After reading all the above, you may wonder why you even have a will. Well, there are benefits of having a will alongside your trust, and you may have a simple enough estate that a will suffices. Even if you have a solid trust, a will is a document where you can put in your last wishes for items, such as whom you’d like to be the guardians of your children. Remember that your named guardians will still have to file a petition for guardianship, but your will is essential in this instance. The court’s involvement in probating a will may seem like a con, but it can also be a pro if you know that your beneficiaries may squabble. You may want your executor to secure a bond and submit an accounting for transparency. Also, some people do not like the idea that they lose title or ownership of their property when it’s in a trust and can create wills that fund a trust after their death. Even a grantor who funds a trust during their lifetime can benefit from a “pourover” will that transfers assets they did not convey to the trust during their lifetime to the trust.
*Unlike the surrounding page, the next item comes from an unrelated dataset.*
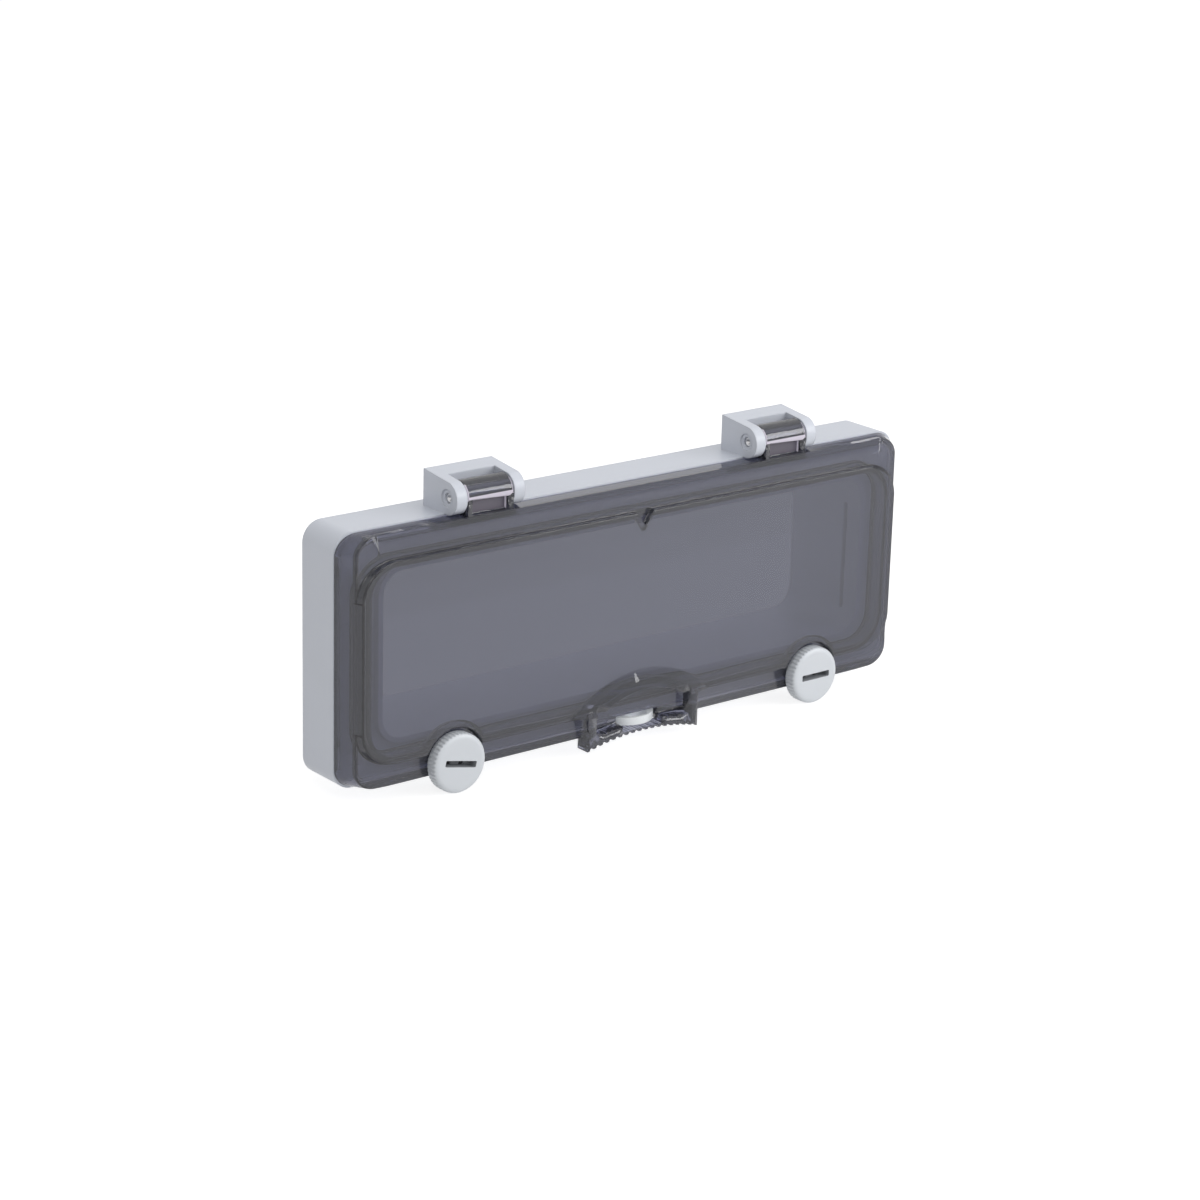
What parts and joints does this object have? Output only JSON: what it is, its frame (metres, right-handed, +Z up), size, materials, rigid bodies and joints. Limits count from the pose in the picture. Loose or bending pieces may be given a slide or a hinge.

Finally, a will is going to be quite a bit more affordable on the front end, but potentially quite expensive on the back end with litigation. The most complete estate plan would include both a will and a trust.

Where Does my Life Insurance fit Into all of This?

It is important to remember assets are often left to the side during estate planning. For example, if you are looking at your estate and you are worried that you will not have much to leave to your children, do not forget about life insurance. A life insurance policy is an asset, and if you have correctly named your beneficiaries on your policy, then it does not need to be included in your will, and you can choose to leave it out of a trust as well if you like.

Trust me; You Will Need to Start Planning Now!

Lastly, the most important thing is to start! Most of us think if we are young, we do not need to worry about this. That could not be further from the truth. It is not pleasant to think about, but something could happen to you at any time. It’s a smart idea to create your trust now and as your estate gains assets, add them to your trust. Your loved ones will thank you later.

DISCLAIMER: Because of the generality of this update, the information provided herein may not be applicable in all situations and should not be acted upon without specific legal advice based on particular situations.